God's got plenty of form in the OT as a mean bastard. I don't think I'd want to risk leaving Him to his own devices while dealing with the others. Also I get to point to a pattern of behaviour concerning Pharoah, and argue that he hardened my heart against himself if things land up in court.

Jesus seems halfway reasonable, and it might be possible to talk him out of the fight; he might quite like someone actually paying attention for once. The fight would be worth avoiding; the healing thing could make it a real drag if he applies it to himself.

vatine: Generated with some CL code and a hand-designed blackletter font (Default)
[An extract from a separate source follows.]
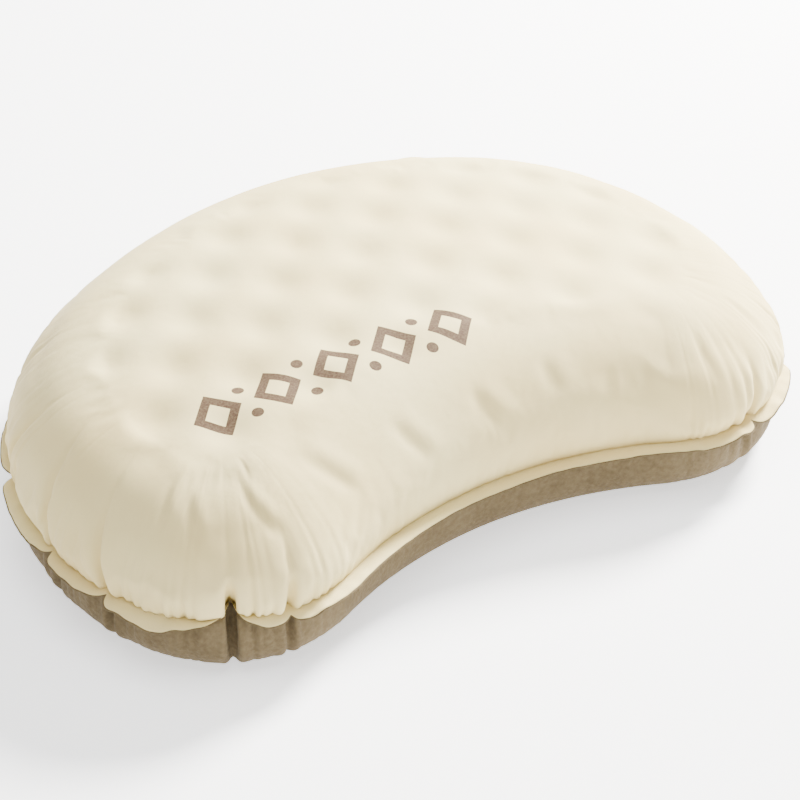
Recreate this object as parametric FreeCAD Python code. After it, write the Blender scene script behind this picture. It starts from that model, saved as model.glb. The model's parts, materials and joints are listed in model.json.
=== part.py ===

posted by [personal profile] vatine at 05:22am on 18/10/2006
Start with the Holy Spirit (easily finished off, dump in a shot glass then shoot, as it were). Once the Holy Spirit is gone, continue with the Father. At this point, the Father should be somewhat diminished in power, due to the Spirit being gone. Just hose him down with Dr. Pepper, then go at him with a firepoke. After the Father has been down, turn to the Son and say "WHo's the Daddy?" and hope He faints from fear. If he doesn't, use some decent-strength twine in the pre-prepared holes, to hogtie him, thus sidestepping the whole "resurrects" angle.
 
posted by [identity profile] damerell.livejournal.com at 04:15pm on 18/10/2006
Tying Jesus up via the puncture wounds was a popular tactic at Games Night, too.
aldabra: (Default)
posted by [personal profile] aldabra at 09:51am on 18/10/2006
God first. Not that I've ever worked out how. Though I think if you're male you can prove non-existence by going to live on the site of Babylon.
shermarama: (Default)
posted by [personal profile] shermarama at 11:34pm on 18/10/2006
If God's omnipresent and you toast him, does that leave you with anywhere left to stand? And how do you toast the bits of him that are inside you?
 
posted by [identity profile] damerell.livejournal.com at 12:13pm on 19/10/2006
I'm not sure omnipresence implies everything is full of God-stuff. Gravity's omnipresent but, although we'd all float away, we aren't made of it.